**Your task:** Your task is to quote exactly the run of lines that starts at the line containing "case_screws = []" and ends at the line containing "low, high = Vector((1e9,)", including both.

**Record set:**
— Begin —

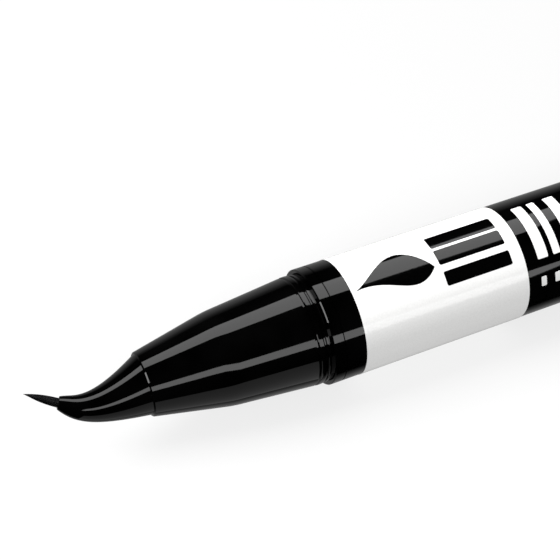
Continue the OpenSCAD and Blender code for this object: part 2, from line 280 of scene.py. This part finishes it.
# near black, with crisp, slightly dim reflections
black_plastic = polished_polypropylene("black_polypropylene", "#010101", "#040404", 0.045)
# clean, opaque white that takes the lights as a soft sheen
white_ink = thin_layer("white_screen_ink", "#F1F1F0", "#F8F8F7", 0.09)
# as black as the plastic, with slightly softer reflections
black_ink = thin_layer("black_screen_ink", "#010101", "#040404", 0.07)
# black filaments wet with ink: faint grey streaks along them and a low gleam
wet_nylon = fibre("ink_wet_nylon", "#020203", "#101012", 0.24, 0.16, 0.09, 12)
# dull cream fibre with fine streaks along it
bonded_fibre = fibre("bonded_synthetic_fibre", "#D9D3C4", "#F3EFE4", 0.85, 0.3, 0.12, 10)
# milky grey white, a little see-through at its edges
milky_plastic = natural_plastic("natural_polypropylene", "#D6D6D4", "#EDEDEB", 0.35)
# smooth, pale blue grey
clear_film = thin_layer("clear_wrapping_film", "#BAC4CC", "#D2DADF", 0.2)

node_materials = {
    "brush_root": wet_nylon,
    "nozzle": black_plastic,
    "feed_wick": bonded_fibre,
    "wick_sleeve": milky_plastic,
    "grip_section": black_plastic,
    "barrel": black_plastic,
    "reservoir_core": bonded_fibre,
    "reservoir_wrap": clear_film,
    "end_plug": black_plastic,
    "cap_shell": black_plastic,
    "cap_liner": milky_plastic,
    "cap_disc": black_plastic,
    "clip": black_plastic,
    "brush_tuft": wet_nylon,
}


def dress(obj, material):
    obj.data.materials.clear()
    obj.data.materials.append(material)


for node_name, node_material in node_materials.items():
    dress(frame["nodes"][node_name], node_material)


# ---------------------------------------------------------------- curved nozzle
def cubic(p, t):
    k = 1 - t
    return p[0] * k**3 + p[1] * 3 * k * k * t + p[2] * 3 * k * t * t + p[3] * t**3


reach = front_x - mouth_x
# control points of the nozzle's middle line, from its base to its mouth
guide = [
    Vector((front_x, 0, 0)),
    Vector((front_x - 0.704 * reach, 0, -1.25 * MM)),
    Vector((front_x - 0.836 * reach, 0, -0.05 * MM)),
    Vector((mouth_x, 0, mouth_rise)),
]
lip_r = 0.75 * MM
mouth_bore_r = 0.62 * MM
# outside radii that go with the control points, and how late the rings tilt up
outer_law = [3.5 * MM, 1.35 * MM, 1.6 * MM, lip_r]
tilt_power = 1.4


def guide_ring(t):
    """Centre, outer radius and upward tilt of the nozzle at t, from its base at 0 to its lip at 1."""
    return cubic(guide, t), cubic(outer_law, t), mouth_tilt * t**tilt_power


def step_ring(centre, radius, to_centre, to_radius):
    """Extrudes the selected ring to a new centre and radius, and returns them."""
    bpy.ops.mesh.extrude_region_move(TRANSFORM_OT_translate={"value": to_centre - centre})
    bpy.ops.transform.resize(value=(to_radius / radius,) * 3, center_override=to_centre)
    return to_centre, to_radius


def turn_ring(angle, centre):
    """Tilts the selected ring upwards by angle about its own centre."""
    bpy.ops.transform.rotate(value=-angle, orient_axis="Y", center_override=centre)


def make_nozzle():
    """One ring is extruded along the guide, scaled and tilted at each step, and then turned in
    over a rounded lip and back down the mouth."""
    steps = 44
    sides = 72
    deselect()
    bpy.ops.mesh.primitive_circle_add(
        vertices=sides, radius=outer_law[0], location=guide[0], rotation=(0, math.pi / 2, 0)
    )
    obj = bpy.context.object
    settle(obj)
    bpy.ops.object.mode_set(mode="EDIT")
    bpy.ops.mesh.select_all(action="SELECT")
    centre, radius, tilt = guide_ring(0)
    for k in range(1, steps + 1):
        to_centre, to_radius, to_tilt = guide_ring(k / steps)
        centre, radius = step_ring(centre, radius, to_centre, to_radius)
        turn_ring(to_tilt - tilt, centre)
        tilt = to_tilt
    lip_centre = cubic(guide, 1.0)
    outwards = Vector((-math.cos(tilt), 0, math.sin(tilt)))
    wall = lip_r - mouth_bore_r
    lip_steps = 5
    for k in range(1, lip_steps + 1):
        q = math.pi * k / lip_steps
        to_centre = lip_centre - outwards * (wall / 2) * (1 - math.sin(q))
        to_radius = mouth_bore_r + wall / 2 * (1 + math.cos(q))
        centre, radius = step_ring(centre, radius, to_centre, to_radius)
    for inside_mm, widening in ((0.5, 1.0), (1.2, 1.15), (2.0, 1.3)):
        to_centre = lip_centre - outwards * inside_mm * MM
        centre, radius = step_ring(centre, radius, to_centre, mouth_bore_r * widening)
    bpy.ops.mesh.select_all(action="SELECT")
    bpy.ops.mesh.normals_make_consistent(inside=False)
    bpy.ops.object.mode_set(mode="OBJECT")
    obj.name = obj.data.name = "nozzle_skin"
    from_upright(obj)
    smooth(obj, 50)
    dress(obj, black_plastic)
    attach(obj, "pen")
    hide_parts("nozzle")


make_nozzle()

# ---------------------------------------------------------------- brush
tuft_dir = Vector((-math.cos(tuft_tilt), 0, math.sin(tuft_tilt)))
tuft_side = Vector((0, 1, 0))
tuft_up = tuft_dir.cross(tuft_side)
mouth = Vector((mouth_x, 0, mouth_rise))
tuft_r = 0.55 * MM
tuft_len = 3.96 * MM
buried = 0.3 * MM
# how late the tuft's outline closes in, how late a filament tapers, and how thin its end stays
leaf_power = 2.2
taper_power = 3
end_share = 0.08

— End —
— Begin —

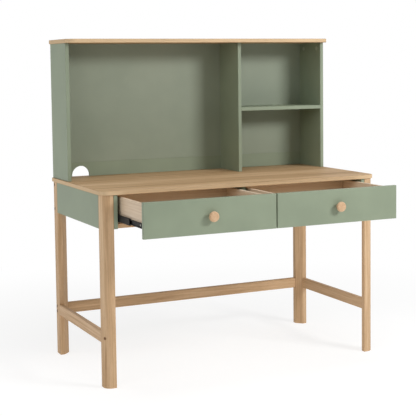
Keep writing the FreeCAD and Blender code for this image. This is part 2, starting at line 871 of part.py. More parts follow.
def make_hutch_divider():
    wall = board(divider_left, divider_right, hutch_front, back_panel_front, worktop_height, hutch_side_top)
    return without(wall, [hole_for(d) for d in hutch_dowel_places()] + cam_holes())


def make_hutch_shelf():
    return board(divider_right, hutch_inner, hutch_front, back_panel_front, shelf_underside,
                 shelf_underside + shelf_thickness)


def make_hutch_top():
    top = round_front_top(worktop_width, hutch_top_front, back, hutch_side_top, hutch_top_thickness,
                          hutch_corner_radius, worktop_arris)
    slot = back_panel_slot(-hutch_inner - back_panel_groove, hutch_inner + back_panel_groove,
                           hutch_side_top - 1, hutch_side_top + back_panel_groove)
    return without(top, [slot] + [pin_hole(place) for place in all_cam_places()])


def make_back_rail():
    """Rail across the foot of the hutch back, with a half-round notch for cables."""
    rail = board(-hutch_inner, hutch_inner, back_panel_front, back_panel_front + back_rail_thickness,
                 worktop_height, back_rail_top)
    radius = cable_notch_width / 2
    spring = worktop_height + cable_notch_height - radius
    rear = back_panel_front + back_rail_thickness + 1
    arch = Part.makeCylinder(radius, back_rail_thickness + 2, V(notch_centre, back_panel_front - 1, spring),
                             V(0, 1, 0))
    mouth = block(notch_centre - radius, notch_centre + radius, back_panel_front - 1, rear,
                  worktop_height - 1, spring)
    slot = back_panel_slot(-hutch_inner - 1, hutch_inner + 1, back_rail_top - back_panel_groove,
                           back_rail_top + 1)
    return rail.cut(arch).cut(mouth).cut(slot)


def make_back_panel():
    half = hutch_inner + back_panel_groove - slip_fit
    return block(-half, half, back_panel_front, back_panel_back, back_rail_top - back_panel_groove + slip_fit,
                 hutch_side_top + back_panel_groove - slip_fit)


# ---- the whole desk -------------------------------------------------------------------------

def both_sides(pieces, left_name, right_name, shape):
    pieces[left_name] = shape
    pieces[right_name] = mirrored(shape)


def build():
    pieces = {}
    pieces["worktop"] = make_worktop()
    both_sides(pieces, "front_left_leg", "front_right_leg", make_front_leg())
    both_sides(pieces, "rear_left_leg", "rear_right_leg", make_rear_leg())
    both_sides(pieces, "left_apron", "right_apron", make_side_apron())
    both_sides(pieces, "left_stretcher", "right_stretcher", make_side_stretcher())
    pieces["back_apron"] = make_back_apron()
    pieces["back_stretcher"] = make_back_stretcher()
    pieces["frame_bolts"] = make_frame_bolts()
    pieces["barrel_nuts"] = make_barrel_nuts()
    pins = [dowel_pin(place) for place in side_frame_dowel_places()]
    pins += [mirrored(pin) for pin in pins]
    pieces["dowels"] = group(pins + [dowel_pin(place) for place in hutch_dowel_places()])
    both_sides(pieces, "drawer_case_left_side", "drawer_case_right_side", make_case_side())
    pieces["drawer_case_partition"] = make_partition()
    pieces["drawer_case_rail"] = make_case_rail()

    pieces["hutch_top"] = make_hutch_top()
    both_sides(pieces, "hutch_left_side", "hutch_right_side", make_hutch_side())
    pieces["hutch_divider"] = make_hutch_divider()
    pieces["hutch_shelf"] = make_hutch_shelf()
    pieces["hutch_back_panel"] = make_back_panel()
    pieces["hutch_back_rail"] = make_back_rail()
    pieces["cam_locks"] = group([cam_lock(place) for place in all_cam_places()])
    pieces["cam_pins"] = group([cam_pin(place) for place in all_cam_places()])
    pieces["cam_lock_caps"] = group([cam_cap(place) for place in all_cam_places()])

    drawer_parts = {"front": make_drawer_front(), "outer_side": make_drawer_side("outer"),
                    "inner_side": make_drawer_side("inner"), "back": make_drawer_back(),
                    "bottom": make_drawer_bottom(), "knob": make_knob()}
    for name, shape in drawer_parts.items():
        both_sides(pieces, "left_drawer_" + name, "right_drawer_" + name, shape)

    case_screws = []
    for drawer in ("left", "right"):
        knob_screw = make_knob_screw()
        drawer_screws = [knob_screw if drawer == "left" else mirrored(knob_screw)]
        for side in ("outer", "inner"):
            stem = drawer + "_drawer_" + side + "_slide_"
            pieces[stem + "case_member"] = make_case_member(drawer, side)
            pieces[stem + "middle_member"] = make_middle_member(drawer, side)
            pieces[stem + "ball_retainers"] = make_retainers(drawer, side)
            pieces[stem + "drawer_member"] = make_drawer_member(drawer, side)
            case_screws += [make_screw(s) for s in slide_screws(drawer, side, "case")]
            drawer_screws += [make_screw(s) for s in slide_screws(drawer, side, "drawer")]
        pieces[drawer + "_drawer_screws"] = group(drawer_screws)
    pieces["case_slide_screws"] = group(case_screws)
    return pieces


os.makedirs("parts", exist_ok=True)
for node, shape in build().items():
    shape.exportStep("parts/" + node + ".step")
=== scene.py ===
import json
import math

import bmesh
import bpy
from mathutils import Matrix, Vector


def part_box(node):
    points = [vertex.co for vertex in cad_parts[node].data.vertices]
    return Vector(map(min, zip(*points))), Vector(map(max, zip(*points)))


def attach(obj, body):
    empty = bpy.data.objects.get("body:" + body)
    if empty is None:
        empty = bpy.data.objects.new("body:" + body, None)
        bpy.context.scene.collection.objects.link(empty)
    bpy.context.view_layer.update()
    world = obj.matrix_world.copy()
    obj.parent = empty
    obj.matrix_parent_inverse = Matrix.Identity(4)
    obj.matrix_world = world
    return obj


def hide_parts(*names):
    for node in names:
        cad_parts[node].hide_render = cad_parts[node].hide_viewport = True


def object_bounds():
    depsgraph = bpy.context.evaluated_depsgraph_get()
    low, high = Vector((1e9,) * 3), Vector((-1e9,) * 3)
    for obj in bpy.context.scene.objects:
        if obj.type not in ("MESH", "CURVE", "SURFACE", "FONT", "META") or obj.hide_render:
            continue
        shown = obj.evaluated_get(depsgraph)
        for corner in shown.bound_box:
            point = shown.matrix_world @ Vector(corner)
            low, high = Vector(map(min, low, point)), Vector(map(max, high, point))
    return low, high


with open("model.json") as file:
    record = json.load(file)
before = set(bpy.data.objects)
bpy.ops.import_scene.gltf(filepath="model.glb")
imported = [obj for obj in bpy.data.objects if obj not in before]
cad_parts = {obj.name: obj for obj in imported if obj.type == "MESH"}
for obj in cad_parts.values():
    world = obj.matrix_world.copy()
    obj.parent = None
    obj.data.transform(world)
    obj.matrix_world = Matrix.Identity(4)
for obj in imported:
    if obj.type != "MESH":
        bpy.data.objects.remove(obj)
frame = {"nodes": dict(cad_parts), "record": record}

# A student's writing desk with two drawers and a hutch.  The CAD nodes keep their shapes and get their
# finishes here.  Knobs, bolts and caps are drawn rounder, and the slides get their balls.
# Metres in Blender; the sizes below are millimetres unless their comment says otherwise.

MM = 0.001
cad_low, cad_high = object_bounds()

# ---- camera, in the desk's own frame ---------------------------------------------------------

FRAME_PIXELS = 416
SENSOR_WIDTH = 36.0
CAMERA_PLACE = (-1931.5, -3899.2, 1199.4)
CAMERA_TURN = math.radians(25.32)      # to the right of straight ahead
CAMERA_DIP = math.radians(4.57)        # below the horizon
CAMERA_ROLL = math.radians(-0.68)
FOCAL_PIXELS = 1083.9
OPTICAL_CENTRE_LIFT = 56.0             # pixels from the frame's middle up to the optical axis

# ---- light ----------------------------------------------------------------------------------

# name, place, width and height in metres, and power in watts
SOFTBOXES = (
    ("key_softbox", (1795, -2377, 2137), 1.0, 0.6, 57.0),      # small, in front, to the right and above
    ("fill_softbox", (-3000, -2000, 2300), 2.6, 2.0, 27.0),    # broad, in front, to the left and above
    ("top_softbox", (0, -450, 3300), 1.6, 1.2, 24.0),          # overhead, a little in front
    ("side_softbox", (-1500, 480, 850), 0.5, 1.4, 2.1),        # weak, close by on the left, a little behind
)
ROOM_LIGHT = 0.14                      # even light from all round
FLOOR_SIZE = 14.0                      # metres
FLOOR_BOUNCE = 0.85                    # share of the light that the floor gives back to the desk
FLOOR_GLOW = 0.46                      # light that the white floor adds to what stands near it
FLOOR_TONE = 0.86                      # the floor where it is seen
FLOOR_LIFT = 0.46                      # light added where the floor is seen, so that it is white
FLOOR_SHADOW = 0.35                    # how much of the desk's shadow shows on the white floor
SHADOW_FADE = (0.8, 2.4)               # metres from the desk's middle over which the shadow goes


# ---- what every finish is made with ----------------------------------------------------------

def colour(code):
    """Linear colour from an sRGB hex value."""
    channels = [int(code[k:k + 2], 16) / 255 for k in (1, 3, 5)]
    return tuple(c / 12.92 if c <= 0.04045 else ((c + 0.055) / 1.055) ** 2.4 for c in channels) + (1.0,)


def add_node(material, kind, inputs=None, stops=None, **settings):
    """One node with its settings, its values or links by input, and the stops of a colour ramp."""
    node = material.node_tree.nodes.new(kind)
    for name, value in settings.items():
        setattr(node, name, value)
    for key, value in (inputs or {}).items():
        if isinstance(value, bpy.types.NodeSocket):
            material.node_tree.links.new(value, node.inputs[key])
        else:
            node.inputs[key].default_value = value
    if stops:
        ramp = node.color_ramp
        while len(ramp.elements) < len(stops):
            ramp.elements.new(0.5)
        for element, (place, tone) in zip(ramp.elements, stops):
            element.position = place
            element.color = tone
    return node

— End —

**Answer to this problem:**
    case_screws = []
    for drawer in ("left", "right"):
        knob_screw = make_knob_screw()
        drawer_screws = [knob_screw if drawer == "left" else mirrored(knob_screw)]
        for side in ("outer", "inner"):
            stem = drawer + "_drawer_" + side + "_slide_"
            pieces[stem + "case_member"] = make_case_member(drawer, side)
            pieces[stem + "middle_member"] = make_middle_member(drawer, side)
            pieces[stem + "ball_retainers"] = make_retainers(drawer, side)
            pieces[stem + "drawer_member"] = make_drawer_member(drawer, side)
            case_screws += [make_screw(s) for s in slide_screws(drawer, side, "case")]
            drawer_screws += [make_screw(s) for s in slide_screws(drawer, side, "drawer")]
        pieces[drawer + "_drawer_screws"] = group(drawer_screws)
    pieces["case_slide_screws"] = group(case_screws)
    return pieces


os.makedirs("parts", exist_ok=True)
for node, shape in build().items():
    shape.exportStep("parts/" + node + ".step")
=== scene.py ===
import json
import math

import bmesh
import bpy
from mathutils import Matrix, Vector


def part_box(node):
    points = [vertex.co for vertex in cad_parts[node].data.vertices]
    return Vector(map(min, zip(*points))), Vector(map(max, zip(*points)))


def attach(obj, body):
    empty = bpy.data.objects.get("body:" + body)
    if empty is None:
        empty = bpy.data.objects.new("body:" + body, None)
        bpy.context.scene.collection.objects.link(empty)
    bpy.context.view_layer.update()
    world = obj.matrix_world.copy()
    obj.parent = empty
    obj.matrix_parent_inverse = Matrix.Identity(4)
    obj.matrix_world = world
    return obj


def hide_parts(*names):
    for node in names:
        cad_parts[node].hide_render = cad_parts[node].hide_viewport = True


def object_bounds():
    depsgraph = bpy.context.evaluated_depsgraph_get()
    low, high = Vector((1e9,) * 3), Vector((-1e9,) * 3)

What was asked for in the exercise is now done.